Namun sayang, masyarakat sipil bukanlah kumpulan orang yang tidak waras seperti borjuis yang akal sehatnya sedangkal pasar. Mereka tidak tertarik membuat kota kosmopolitan, mereka tidak akan mencemari marganya dengan kesesatan laba. Mereka tidak akan melacurkan suku serta tradisi yang diwariskan petuahnya kepada germo-germo property. Mereka tidak akan menyandingkan kehidupan anak-anak, pemuda, laki-laki, perempuan, lansia, serta tokoh agamanya kepada mekanisme kompetitif yang menciderai persatuan dan persaudaraan. Maka sesungguhnya sejarah tidaklah berakhir di kapitalisme, dan jikalaupun menurut teoritisi ekonomi-politik dan sosial-budaya andalan mereka itu dibenarkan, itu hanya untuk menutup-nutupi ketakutannya, fhobianya terhadap pemberontakan dan penolakan yang terus gencar dan berlipat-ganda seiring mereka berekspansi. Dan tentulah mereka memiliki gejala traumatik, dan karenanya mereka selalu paranaoid karena meminum pil kemanusiaan berdarah yang menjadi candu, lebih garang dari narkotika.

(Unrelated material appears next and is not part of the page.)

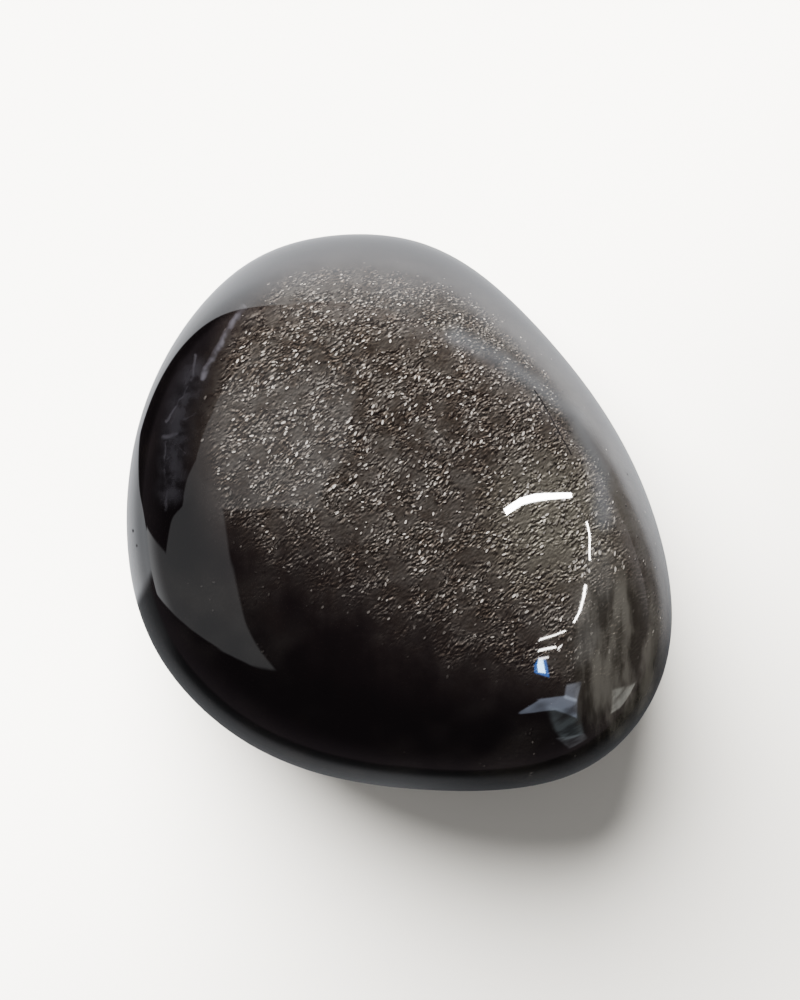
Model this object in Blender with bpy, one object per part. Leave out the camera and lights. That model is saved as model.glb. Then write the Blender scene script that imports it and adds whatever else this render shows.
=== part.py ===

Dahulu mereka takut akan hantu-hantu yang disebutkan oleh Karl Marx tengah berkeliaran di Eropa (baca: Manifesto), namun kali ini mereka tidak hanya dihantui oleh hantu-hantu Eropa, Asia juga berhantu, Afrika juga berhantu, Amerika juga berhantu. Dan pada akhirnya mereka akan memaksakan diri dan berdoa semoga ini murni halusinasi. Tapi tidak. Hantu ini nyata dan ada dimana-mana. Hantu ini akan menyerukan kata TIDAK dimana-mana untuk kapitalisme, untuk neo-liberalisme, untuk neo-imperialisme. Sebagaimana Subcomandante Insurgente Marcos berseru; Sejarah jauh dari usai. Di masa depan, koeksistensi harmonis itu mungkin, bukan karena perang yang mencoba mendominasi yang lain, tapi karena “TIDAK” yang memberi umat manusia –seperti sebelumnya, di zaman prasejarah—cita-cita bersama, dan seiring dengan itu, harapan: harapan pertahanan hidup umat manusia, melawan neoliberalisme (Dunia: Tujuh Pemikiran Di Bulan Mei 2003).